What are the limits for a double polar integral in the first quadrant?

[BananaMan]

i have the integral $$\int_{0}^{\infty} \int_{0}^{\infty} (-x^2-y^2) \ dx dy$$
(double integral with both limits the same...assuming my first bash at the tex comes out

it says to transfer it into polar form and evaluate it

i have no idea how to convert a limit of infinity to polar form, help please

 

[HallsofIvy]

Really? Your instructor has given you this problem without the slightest indication of what polar coordinates are? What an evil person!
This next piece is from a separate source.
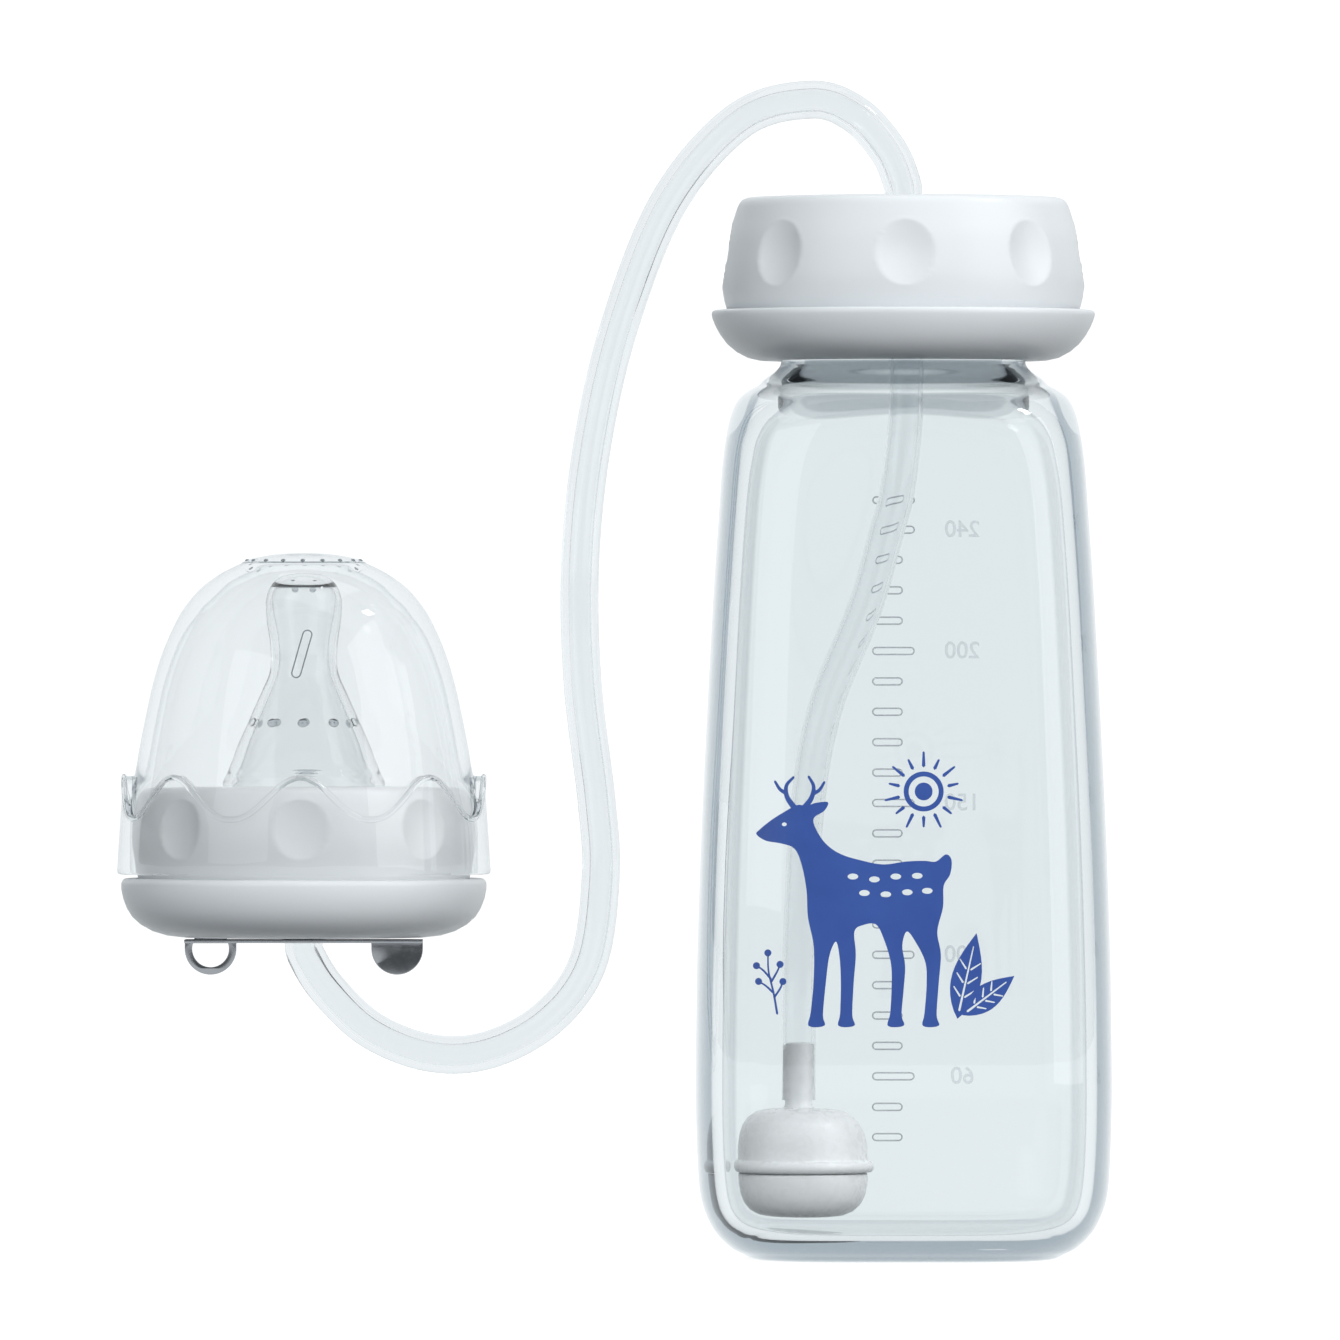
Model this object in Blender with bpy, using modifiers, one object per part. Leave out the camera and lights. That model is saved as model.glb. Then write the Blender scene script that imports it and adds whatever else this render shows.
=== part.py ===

And you textbook doesn't have anything about the "differential of area" in polar coordinates?? Are you sure you are reading it correctly?

 

[BananaMan]

no, we have gone over polar co-ordinates, but never with an integration limit of infinity so i have no idea how to convert the limit to evaluate it

 

[TD]

Make a skech of the integration area for x and y.
How can you cover the same area in polar coördinates?

 

[BananaMan]

how do you sketch the area of x or y to infinity though?

 

[HallsofIvy]

Are you serious? x going from 0 to [itex]\infty[/tex] and y going from 0 to $\infty$ means that x and y may take on all non-negative values- the first quadrant. Now, what do r and $\theta$ range over in the first quadrant?